Post-RIA, you have more leverage to ask very specific, practical questions. For example: What is the current status of the project’s I-956F filing? Has USCIS issued a receipt or approval, and have there been any material changes since? You can ask how many jobs per investor are projected after a realistic stress test—say a 10–15% cost overrun or a quarter’s delay—and where the EB-5 tranche sits in the capital stack relative to senior debt and other equity. It’s also fair to ask how the regional center plans to capture evidence over time: will monthly spend, inspections, and schedule updates be logged in a way that makes I-829 preparation straightforward? Those kinds of questions go beyond marketing language and get to the heart of whether the EB-5 regional center treats compliance and documentation as a true product, not a box to check later.

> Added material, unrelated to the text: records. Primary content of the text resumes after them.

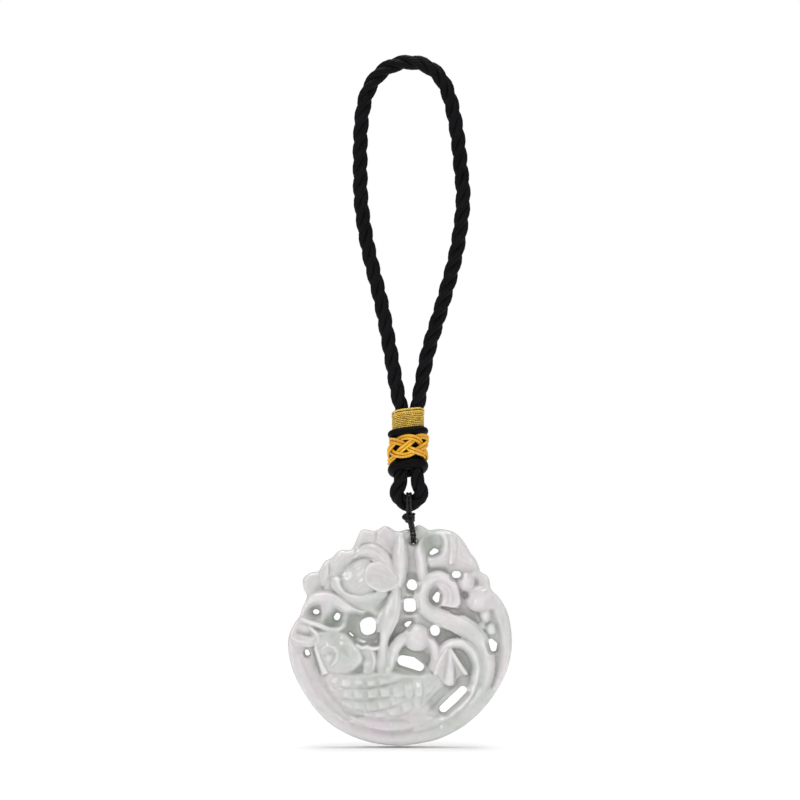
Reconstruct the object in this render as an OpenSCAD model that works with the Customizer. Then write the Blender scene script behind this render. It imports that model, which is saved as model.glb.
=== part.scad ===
// A carved, pierced jadeite disc hung by a knotted thread from a black twisted rope.
// The rope's two legs are bound by a gold whipping, two black collars and a woven yellow band.
// The origin is the underside of the rope loop's top, where the pendant hangs. +Z is up, and
// the carved face looks along -Y.

/* [Disc] */
// Width of the carved disc
disc_w = 56; // [50:1:60]
// Depth of the plain back behind the thread's plane
disc_back = 2.6; // [2.2:0.1:2.6]
// Level of the recess floors in front of the thread's plane
floor_h = 1; // [0.6:0.1:1.2]
// Radius of the hole that the thread goes through
thread_hole_r = 1; // [0.95:0.05:1.2]

/* [Rope] */
// Thickness of the twisted rope
rope_d = 3.9; // [3.6:0.1:4]
// Thickness of each rope leg where the band squeezes it
squeezed_d = 3.5; // [3.2:0.1:3.5]

/* [Band] */
// Height of the gold whipping
whipping_h = 4.7; // [3:0.1:5]
// Height of the upper collar, one turn of thick cord
upper_collar_h = 1.9; // [1.5:0.1:2.2]
// Height of the woven band
weave_h = 6.3; // [5:0.1:7]
// Height of the lower collar
lower_collar_h = 2.7; // [2:0.1:3]
// Slope of the whole band, its right side up
band_tilt = 7; // [0:1:8]

/* [Thread] */
// Thickness of one strand of the thread
strand_d = 0.75; // [0.7:0.05:0.8]

/* [Hidden] */

// Gap between pieces that lie on each other
gap = 0.1;
rope_r = rope_d / 2;
squeezed_r = squeezed_d / 2;
// Half the distance between the two rope legs inside the band
leg_x = squeezed_r + 0.05;

// Levels of the band's rings, from the top down
band_top = -85;
whipping_z = band_top - whipping_h / 2;
upper_collar_z = whipping_z - whipping_h / 2 - gap - upper_collar_h / 2;
weave_z = upper_collar_z - upper_collar_h / 2 - gap - weave_h / 2;
lower_collar_z = weave_z - weave_h / 2 - gap - lower_collar_h / 2;
// How far each ring stands out from a rope leg's centre
whipping_reach = squeezed_r + 0.6;
weave_reach = squeezed_r + 1.4;
collar_reach = squeezed_r + 1.55;
weave_corner = 0.7;

// Where the loop's rope and the eye's rope meet, hidden in the woven band
rope_joint_z = -93;

// Rope eye: its round bottom clears the thread's two strands by 0.3 on each side
eye_bend_r = rope_r + strand_d + 0.3;
eye_bottom_z = -108.5;
eye_z = eye_bottom_z + eye_bend_r;
eye_neck_z = lower_collar_z - lower_collar_h / 2 - 0.8;
// The eye's sides are a little slimmer than its round foot
eye_side_r = rope_r - 0.1;

// Thread: two strands side by side, a ring round the eye, a knot and a loop through the jade
ring_r = rope_r + 0.3 + strand_d / 2;
knot_z = -111.9;
knot_r = 0.9;
thread_hole = [1.05, -117.7];

// Disc: its places are charted on a 56 mm disc, x to the right and z up from its centre
chart_w = 56;
disc_k = disc_w / chart_w;
hole_on_chart = [3.3, 23.8];
disc_centre = thread_hole - disc_k * hole_on_chart;

// Route of the rope loop's centre line, [x, y, z], from its left end in the band to its right end
ROPE_ROUTE = [
    [-leg_x, 0, rope_joint_z], [-leg_x, 0, -89], [-leg_x, 0, -84.2], [-2.2, 0, -82.4], [-3, 0, -80],
    [-4.6, 0, -70.7], [-7, 0, -58], [-10.1, 0, -45.2], [-11.9, 0, -33.7], [-12.2, 0, -24],
    [-12.1, 0, -16.2], [-11.6, 0, -10.5], [-10.4, 0, -5.6], [-8.3, 0, -2], [-5.6, 0, 0.4],
    [-2.7, 0, 1.6], [0.4, 0, 1.95], [3.5, 0, 1.4], [6.4, 0, -0.3], [8.7, 0, -3.2], [10.2, 0, -7],
    [11.2, 0, -11.2], [12.1, 0, -16.4], [12.9, 0, -24], [13.5, 0, -33], [11.9, 0, -45.2],
    [8.5, 0, -58], [4.7, 0, -70.7], [2.9, 0, -80], [2.2, 0, -82.4], [leg_x, 0, -84.2],
    [leg_x, 0, -89], [leg_x, 0, rope_joint_z]];

// Route of the thread's lower loop, [x, y, z], from the knot round the jade's rim and through it
THREAD_ROUTE = [
    [0.1, 0, -112], [0.3, -1.5, -112.6], [0.5, -2.7, -113.5], [0.75, -3.3, -114.6],
    [1, -3.4, -115.8], [1.05, -3.3, -116.7], [1.05, -2.85, -117.4], [1.05, -1.9, -117.7],
    [1.05, 0, -117.7], [1.05, 1.9, -117.7], [1.05, 2.85, -117.4], [1.05, 3.3, -116.7],
    [1, 3.4, -115.8], [0.75, 3.3, -114.6], [0.5, 2.7, -113.5], [0.3, 1.5, -112.6]];

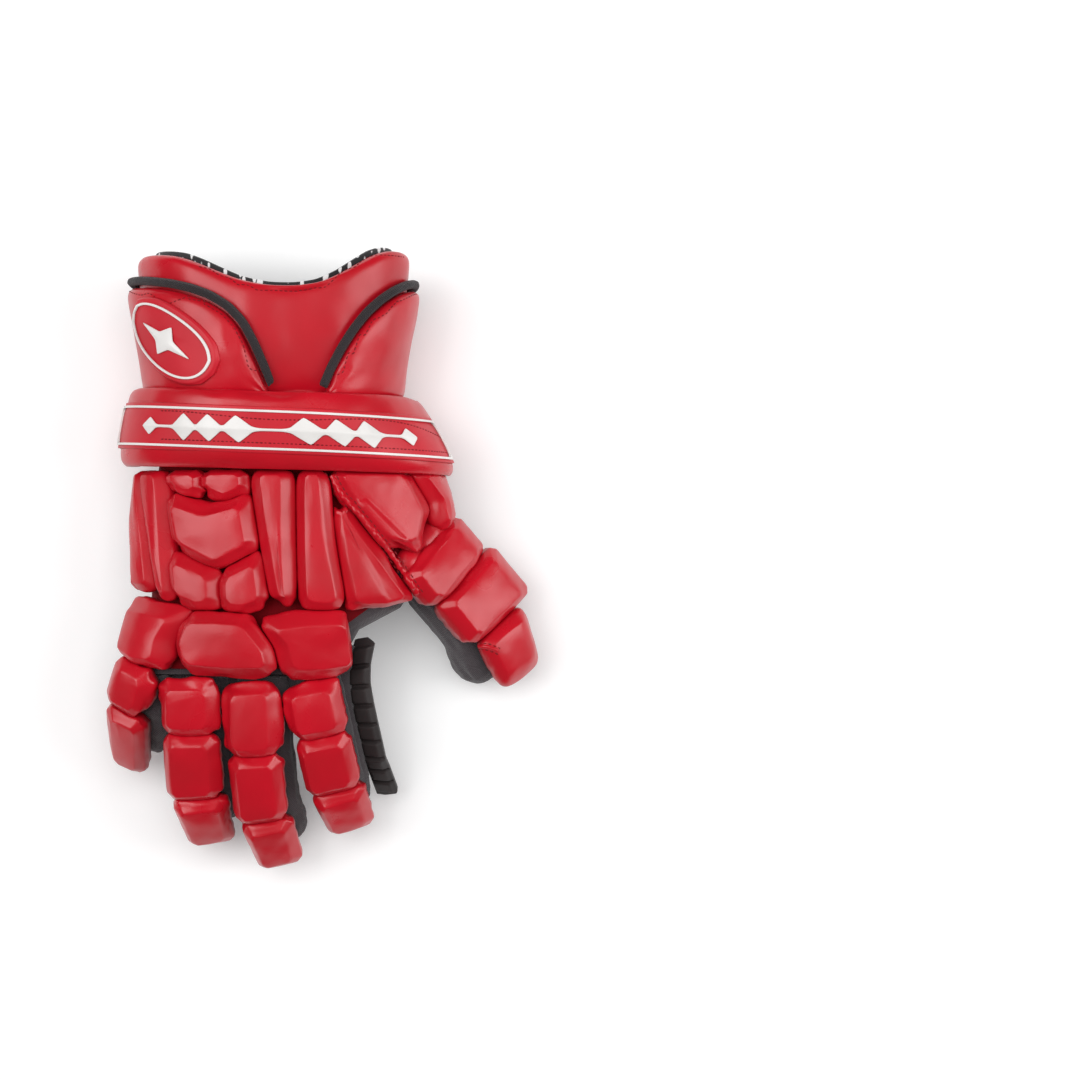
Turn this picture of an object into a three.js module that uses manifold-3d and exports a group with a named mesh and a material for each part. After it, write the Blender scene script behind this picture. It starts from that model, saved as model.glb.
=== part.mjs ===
// A right-hand lacrosse glove, lying palm down the way it rests by itself.
// Lengths are millimetres. +X points to the thumb's side, +Y out of the cuff's mouth and +Z up.
// The hand goes in at the cuff's mouth: the lining, the palm shell and the five stalls are hollow.
import * as THREE from "three";
import { mergeVertices } from "three/addons/utils/BufferGeometryUtils.js";
import Module from "manifold-3d";

const wasm = await Module();
wasm.setup();

// The whole glove
const GLOVE_LENGTH = 330; // middle fingertip to the cuff's highest point
const BODY_WIDTH = 140; // what the body table's left and right are shares of
const BODY_HEIGHT = 80; // what the body table's low and high are shares of
const BODY_SQUARENESS = 2.35; // 2 is an ellipse, more is squarer

// Walls and clearances
const SHELL_WALL = 2.4;
const LINING_WALL = 2.4;
const STALL_WALL = 2;
const COVER_SEAT = 0.9; // how far the cover clears the shell's facets
const COVER_THICKNESS = 1;
const PIECE_GAP = 0.35; // between pieces that lie against each other
const PAD_GAP = 0.6; // between the widest outlines of two neighbouring pads

// The pads on the back of the hand
const BACK_LEFT = -0.707 * BODY_WIDTH; // X of the outer edge of the back of the hand
const BACK_WIDTH = 0.836 * BODY_WIDTH; // from there to the index finger's edge
const BACK_TOP = 49.5; // Y where the pads come out from under the wrist roll
const BACK_LENGTH = 75.6; // from there to the knuckle line
const PAD_OUTLINE_RISE = 9; // the height over the body at which an outline has its stated size
const PAD_CORNER = 3.4;
const SEAM_TUCK = 1.5; // how far a pad's side is pulled in at its seam
const PAD_CROWN = 0.5;
const ARC = 0.85; // mm round the edge of the hand for each degree
const COVER_LEFT = -90; // degrees round the body

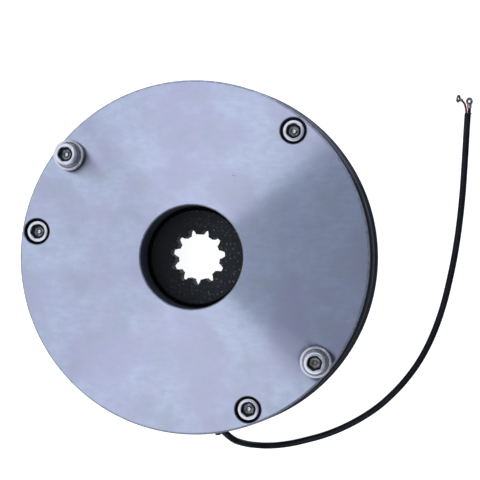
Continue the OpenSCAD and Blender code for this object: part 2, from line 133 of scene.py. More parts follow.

RIA didn’t magically make everything faster across the board; it redistributed where the pressure shows up. The creation of reserved visa set-asides for rural, high-unemployment, and infrastructure projects means some lanes can move more quickly when demand is balanced, while the unreserved pool may still slow down if one country surges in filings. USCIS adjudication still has its own pace, and consulates vary in how quickly they’ve recovered and staffed up. The main difference now is that you have more knobs to turn: you can choose a set-aside category if it fits your goals, look for a project with front-loaded job creation and a clean evidentiary structure, and work with counsel to align your category choice and filing path (adjustment vs. consular) with your family’s calendar. EB5 processing times are still variable, but they’re a bit more manageable when you combine smart category selection with a well-documented, RIA-compliant project.